WHAT IS EXPECTED:
Return verbatim everything from the first line through the line that contains "skirt and the", and stop there.

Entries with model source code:
· · · ·
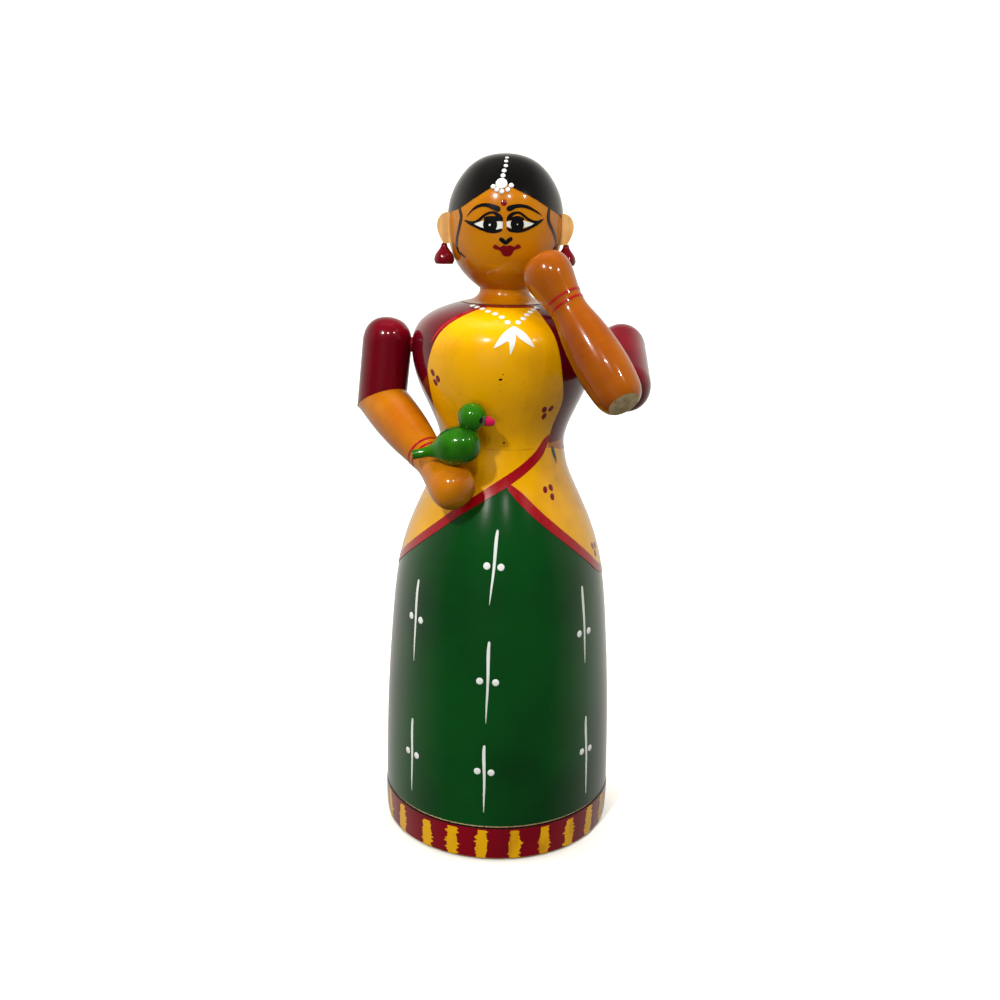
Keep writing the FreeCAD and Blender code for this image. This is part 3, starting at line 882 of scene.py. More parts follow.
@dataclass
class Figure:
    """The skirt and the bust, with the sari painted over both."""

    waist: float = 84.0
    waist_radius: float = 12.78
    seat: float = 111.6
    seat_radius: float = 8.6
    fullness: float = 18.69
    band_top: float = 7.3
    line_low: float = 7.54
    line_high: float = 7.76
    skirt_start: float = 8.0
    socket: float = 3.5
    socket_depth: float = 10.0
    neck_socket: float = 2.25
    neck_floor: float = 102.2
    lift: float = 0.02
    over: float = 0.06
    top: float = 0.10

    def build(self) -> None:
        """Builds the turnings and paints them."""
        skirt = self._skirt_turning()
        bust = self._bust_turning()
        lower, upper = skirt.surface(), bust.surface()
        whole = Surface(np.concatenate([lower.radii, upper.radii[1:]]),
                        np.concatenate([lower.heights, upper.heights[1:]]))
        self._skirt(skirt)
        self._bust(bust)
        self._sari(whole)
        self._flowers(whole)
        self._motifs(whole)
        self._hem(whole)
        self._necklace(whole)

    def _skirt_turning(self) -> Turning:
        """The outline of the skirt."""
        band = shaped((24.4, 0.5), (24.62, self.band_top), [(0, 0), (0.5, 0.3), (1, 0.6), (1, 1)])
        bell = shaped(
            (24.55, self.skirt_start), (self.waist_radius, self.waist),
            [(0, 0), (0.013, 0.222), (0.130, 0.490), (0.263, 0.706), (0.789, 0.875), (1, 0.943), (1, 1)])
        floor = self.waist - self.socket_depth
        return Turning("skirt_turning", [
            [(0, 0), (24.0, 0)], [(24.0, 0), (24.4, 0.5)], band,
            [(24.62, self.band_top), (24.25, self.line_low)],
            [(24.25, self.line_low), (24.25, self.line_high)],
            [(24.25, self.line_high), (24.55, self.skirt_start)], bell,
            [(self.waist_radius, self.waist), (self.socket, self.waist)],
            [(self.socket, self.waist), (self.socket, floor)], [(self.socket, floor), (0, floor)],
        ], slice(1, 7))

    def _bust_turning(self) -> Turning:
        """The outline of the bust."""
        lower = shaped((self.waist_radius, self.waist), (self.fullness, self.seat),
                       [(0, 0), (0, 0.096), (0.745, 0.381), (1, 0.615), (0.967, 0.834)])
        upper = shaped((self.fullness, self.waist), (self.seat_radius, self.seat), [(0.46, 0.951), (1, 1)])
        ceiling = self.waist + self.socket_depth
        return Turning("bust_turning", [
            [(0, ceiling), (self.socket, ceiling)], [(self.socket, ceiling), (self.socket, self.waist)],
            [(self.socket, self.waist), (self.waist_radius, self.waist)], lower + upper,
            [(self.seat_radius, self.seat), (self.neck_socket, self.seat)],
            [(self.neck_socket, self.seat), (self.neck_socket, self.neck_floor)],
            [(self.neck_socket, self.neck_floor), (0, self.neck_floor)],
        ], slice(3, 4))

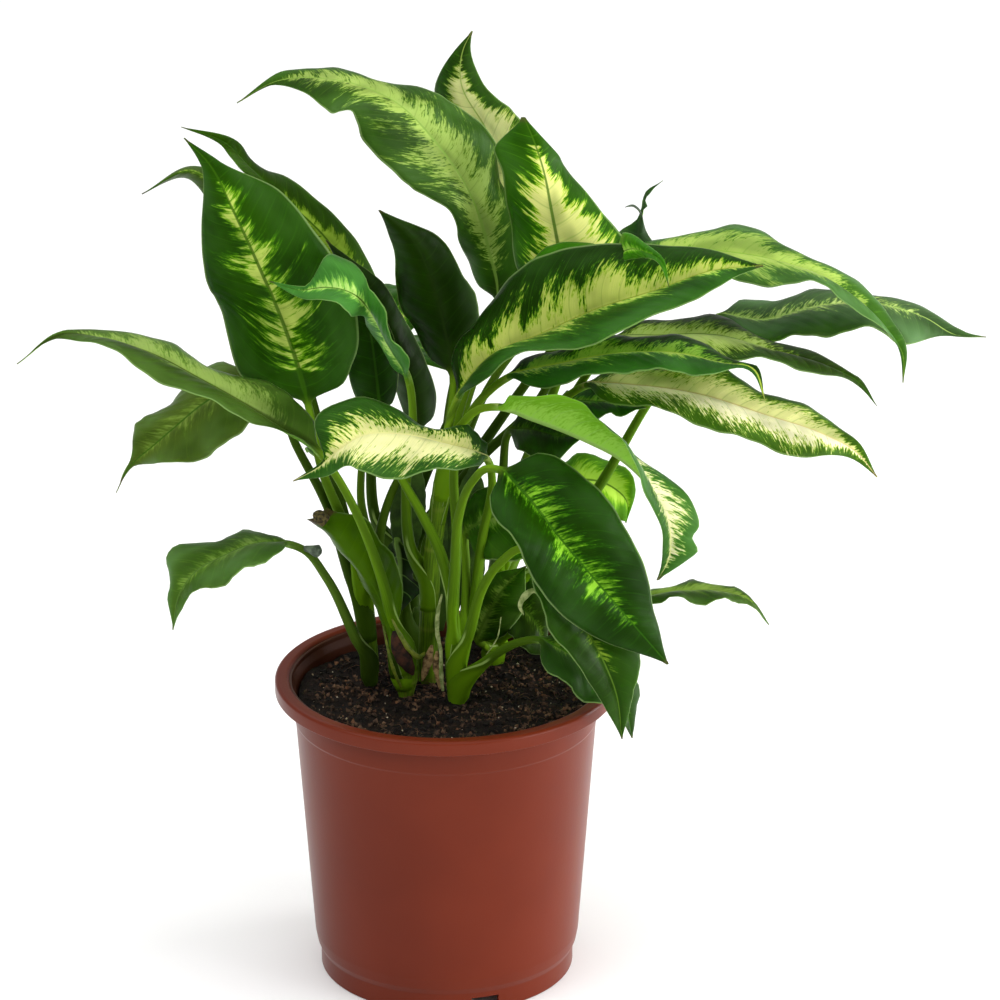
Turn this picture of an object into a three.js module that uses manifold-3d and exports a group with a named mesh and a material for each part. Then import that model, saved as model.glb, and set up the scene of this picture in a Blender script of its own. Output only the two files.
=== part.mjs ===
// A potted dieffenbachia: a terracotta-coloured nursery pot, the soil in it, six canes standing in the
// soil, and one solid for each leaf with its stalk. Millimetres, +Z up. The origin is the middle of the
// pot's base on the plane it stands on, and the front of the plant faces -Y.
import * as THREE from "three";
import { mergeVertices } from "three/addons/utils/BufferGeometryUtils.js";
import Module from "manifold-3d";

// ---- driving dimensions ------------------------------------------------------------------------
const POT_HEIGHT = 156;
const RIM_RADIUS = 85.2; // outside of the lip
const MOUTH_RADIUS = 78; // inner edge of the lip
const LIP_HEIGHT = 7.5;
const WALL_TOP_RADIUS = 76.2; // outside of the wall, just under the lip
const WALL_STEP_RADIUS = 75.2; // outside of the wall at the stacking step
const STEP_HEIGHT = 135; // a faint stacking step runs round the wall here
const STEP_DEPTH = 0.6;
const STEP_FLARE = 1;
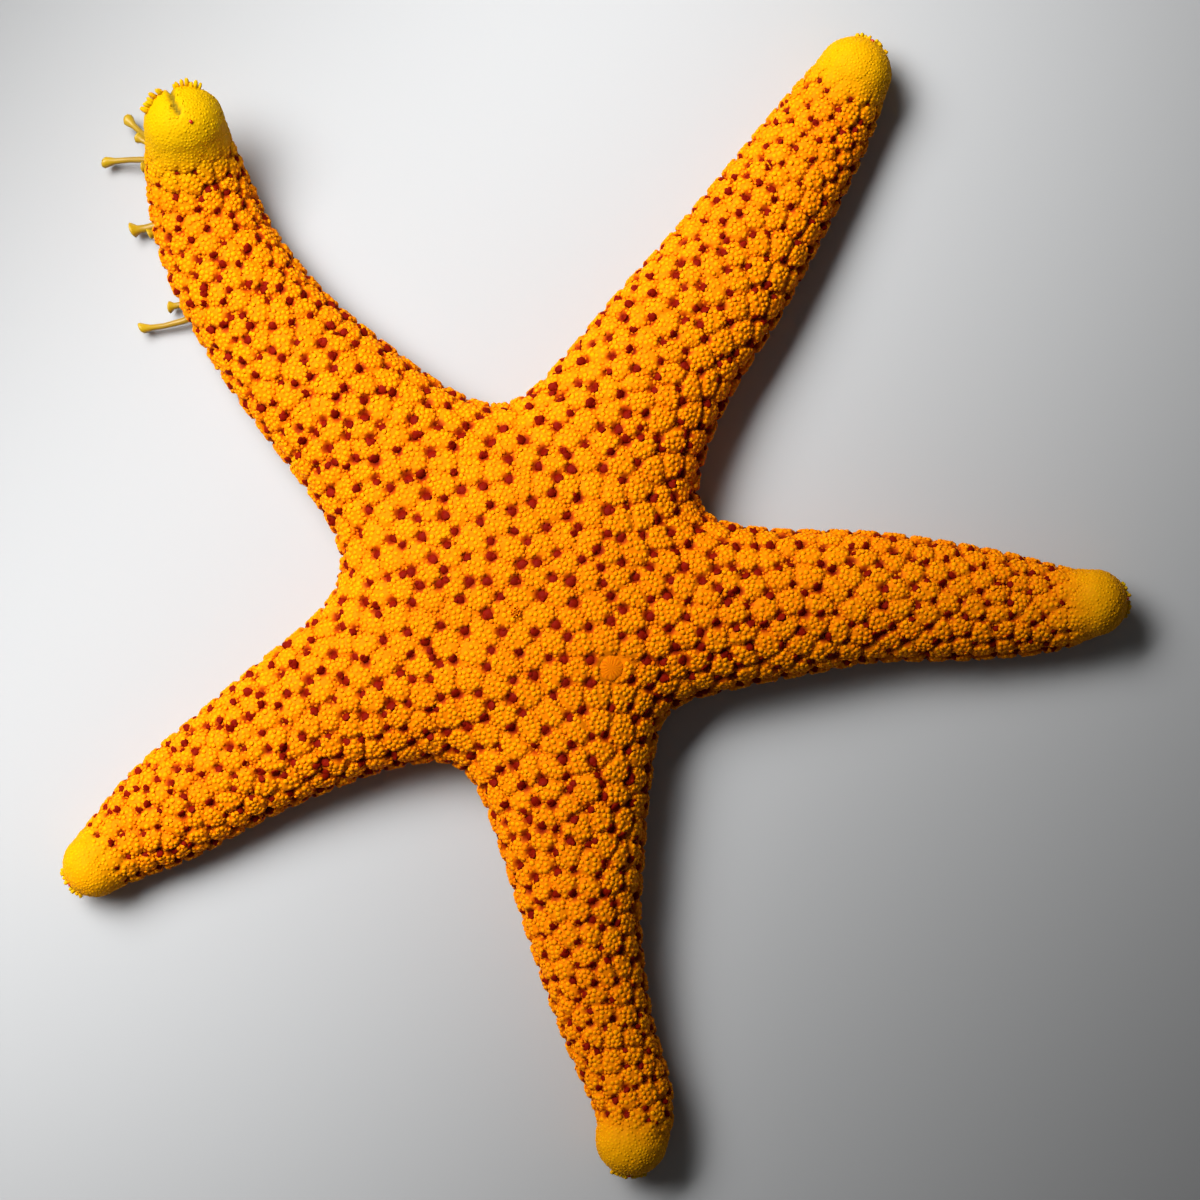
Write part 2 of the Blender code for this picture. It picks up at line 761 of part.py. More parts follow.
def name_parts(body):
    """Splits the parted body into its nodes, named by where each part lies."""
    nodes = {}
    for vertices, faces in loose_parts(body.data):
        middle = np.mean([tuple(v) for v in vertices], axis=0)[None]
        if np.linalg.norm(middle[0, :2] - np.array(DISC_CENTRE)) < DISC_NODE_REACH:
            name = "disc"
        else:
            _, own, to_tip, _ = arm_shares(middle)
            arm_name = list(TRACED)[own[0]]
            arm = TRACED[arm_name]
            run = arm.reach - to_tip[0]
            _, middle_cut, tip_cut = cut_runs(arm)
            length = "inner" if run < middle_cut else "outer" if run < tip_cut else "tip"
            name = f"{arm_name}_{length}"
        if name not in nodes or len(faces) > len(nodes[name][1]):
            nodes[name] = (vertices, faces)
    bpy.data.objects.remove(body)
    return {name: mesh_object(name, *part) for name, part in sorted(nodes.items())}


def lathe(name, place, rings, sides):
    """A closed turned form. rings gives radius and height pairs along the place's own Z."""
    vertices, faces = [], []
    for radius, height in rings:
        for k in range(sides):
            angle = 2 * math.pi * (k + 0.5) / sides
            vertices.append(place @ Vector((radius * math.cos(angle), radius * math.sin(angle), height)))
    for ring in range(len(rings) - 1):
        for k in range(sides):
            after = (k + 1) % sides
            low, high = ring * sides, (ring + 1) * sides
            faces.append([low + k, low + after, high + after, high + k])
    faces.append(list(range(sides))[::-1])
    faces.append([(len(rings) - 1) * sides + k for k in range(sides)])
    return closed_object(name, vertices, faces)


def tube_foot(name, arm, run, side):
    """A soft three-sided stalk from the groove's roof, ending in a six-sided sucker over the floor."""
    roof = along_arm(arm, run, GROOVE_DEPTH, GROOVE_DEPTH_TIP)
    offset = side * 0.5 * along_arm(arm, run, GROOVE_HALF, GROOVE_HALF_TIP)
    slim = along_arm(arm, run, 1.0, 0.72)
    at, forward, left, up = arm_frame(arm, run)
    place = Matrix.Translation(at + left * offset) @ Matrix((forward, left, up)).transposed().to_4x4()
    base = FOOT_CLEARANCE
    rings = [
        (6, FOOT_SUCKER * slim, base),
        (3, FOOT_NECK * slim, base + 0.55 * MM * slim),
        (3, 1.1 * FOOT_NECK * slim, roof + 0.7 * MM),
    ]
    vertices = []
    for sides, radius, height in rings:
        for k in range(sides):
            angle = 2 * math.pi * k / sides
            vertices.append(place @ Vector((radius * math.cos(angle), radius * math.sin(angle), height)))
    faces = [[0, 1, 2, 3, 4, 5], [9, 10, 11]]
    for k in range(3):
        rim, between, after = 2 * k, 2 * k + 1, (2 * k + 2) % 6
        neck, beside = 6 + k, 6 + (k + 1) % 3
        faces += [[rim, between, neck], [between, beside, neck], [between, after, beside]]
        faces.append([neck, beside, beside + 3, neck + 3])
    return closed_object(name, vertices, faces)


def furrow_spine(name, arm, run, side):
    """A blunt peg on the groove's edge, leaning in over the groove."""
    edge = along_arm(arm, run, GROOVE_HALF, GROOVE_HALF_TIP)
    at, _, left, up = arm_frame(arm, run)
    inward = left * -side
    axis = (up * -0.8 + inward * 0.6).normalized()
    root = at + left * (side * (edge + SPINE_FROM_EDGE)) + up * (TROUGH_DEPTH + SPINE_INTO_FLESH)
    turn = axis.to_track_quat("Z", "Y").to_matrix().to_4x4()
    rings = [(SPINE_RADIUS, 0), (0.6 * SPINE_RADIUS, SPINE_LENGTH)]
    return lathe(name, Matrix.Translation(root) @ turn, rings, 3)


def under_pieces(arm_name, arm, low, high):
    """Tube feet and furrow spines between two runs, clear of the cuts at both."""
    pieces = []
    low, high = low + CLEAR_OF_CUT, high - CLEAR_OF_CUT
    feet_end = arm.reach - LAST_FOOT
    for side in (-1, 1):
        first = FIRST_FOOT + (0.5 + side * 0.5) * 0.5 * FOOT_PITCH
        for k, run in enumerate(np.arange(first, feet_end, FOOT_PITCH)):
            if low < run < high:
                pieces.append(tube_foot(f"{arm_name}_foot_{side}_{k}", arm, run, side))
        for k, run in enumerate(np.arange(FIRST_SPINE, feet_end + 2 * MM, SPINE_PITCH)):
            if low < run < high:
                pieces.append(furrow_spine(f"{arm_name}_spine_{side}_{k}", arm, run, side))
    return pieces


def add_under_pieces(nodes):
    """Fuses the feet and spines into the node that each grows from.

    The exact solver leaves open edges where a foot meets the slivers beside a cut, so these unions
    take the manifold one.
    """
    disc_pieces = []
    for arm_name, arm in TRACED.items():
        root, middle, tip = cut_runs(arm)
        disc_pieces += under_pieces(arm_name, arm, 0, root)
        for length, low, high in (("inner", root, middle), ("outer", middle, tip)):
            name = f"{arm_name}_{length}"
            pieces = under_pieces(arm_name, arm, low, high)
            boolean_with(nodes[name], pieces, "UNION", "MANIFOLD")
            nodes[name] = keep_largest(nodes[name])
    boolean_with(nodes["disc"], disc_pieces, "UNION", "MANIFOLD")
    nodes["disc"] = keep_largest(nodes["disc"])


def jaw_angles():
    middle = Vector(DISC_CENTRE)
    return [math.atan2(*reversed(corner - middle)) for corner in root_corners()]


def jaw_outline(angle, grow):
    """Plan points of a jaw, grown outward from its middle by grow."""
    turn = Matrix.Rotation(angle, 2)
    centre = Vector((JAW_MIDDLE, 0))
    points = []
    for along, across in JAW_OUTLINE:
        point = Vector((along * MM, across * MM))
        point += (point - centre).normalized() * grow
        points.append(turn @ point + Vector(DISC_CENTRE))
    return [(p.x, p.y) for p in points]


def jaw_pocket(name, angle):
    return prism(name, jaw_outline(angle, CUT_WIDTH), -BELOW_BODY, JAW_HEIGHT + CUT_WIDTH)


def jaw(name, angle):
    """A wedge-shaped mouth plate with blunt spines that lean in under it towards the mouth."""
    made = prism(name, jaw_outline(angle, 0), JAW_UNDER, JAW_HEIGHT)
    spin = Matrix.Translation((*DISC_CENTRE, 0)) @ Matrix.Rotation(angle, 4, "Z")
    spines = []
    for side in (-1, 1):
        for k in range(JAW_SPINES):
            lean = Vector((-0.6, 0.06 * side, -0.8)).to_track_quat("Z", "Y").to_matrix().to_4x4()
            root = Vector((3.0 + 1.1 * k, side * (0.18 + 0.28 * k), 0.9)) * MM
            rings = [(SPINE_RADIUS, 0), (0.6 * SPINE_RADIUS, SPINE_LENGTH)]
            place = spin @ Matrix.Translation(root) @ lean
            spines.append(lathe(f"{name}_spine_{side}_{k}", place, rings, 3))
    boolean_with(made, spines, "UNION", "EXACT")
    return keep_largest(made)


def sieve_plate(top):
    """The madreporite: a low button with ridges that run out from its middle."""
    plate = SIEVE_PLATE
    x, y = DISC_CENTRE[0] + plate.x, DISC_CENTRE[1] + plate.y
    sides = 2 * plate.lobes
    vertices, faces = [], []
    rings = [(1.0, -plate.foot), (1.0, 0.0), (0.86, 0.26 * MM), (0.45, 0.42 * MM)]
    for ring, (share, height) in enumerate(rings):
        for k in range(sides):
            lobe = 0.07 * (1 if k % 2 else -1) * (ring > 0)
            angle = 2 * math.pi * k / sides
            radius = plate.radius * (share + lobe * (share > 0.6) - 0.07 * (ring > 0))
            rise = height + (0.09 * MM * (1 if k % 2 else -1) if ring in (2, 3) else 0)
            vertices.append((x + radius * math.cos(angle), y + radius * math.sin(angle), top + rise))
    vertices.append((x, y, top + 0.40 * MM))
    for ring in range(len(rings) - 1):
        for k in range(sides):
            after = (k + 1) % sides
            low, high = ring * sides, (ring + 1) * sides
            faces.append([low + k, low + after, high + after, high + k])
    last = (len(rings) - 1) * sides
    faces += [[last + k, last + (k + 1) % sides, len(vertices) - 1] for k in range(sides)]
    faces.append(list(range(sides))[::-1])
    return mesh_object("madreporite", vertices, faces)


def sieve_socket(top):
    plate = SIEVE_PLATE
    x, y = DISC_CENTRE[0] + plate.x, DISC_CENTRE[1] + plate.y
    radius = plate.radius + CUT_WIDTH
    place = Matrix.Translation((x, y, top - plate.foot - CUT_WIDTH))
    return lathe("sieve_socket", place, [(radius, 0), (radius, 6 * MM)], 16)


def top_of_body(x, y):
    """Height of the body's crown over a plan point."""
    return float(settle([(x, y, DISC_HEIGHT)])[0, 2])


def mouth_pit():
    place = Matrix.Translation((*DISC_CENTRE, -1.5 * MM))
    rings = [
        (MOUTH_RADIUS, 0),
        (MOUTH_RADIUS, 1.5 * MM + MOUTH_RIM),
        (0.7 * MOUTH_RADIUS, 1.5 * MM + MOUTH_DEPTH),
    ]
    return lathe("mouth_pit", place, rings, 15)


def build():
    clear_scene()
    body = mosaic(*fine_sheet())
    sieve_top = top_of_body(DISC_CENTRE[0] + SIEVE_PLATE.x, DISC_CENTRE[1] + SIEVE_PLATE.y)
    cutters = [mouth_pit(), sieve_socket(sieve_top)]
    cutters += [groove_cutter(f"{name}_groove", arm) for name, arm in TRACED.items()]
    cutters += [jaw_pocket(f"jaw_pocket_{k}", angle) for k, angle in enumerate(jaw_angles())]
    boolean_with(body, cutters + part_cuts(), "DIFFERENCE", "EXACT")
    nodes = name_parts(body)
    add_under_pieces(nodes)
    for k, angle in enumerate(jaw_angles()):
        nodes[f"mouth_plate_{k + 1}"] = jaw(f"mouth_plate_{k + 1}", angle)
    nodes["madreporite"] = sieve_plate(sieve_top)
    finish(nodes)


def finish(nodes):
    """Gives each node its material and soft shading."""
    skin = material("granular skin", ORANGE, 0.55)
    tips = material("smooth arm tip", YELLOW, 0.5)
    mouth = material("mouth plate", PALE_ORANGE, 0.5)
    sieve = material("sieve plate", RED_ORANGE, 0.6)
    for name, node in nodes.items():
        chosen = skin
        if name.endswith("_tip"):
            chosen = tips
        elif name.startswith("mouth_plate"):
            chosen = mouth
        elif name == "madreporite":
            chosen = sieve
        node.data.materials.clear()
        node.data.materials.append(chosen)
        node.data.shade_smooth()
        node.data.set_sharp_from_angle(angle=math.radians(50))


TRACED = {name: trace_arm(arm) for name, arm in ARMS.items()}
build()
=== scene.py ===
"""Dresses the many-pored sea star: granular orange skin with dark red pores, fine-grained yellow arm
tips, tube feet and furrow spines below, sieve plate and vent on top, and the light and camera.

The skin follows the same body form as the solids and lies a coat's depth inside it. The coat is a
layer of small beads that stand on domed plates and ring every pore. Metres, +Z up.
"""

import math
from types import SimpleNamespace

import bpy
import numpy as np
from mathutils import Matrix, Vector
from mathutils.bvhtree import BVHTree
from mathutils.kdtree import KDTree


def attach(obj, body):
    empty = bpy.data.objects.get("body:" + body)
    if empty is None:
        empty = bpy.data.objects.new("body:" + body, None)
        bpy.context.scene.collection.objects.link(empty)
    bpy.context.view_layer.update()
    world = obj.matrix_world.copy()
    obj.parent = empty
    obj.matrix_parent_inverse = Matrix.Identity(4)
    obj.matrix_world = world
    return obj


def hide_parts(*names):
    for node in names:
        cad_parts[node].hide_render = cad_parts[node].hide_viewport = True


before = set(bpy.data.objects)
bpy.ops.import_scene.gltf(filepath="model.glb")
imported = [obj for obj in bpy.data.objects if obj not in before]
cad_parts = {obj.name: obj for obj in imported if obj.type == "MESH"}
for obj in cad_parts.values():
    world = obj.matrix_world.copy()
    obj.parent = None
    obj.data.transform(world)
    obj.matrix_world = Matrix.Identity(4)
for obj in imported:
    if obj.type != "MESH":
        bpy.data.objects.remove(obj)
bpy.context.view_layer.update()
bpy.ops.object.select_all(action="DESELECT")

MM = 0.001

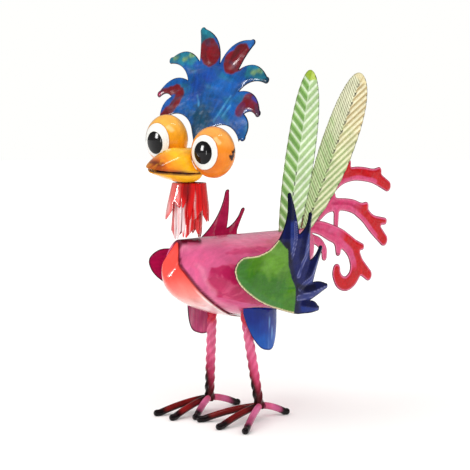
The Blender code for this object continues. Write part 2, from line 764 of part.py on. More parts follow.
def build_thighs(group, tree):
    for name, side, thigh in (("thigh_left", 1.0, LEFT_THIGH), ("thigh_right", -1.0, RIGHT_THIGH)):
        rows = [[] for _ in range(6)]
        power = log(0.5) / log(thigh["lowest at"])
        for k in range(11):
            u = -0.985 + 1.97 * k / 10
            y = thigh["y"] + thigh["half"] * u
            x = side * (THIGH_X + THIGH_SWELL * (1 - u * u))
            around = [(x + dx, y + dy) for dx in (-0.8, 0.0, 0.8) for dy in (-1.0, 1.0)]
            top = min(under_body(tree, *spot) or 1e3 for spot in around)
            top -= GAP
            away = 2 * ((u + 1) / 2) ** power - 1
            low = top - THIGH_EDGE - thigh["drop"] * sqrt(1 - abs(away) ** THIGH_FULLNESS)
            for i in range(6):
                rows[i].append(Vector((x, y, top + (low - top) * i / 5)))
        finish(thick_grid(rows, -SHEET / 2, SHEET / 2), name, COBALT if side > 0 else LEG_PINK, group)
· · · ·
CORRECT RESULT:
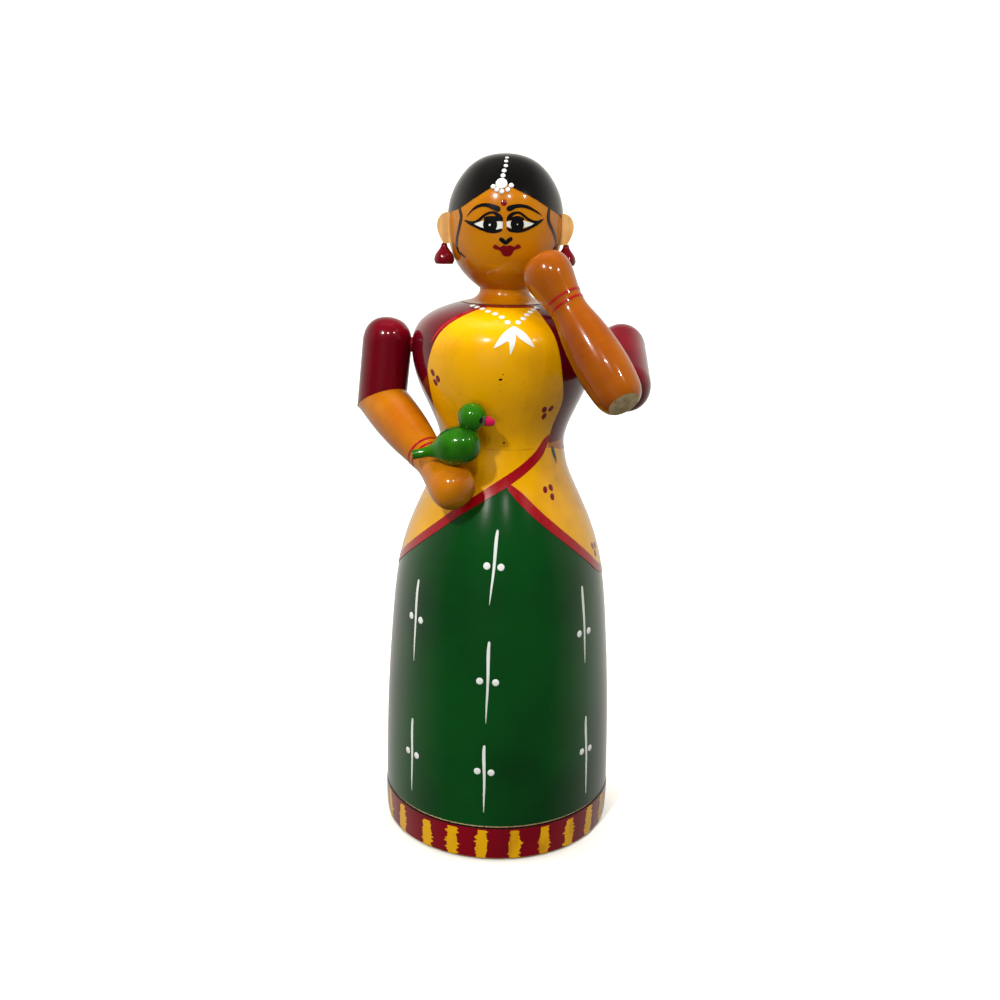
Keep writing the FreeCAD and Blender code for this image. This is part 3, starting at line 882 of scene.py. More parts follow.
@dataclass
class Figure:
    """The skirt and the bust, with the sari painted over both."""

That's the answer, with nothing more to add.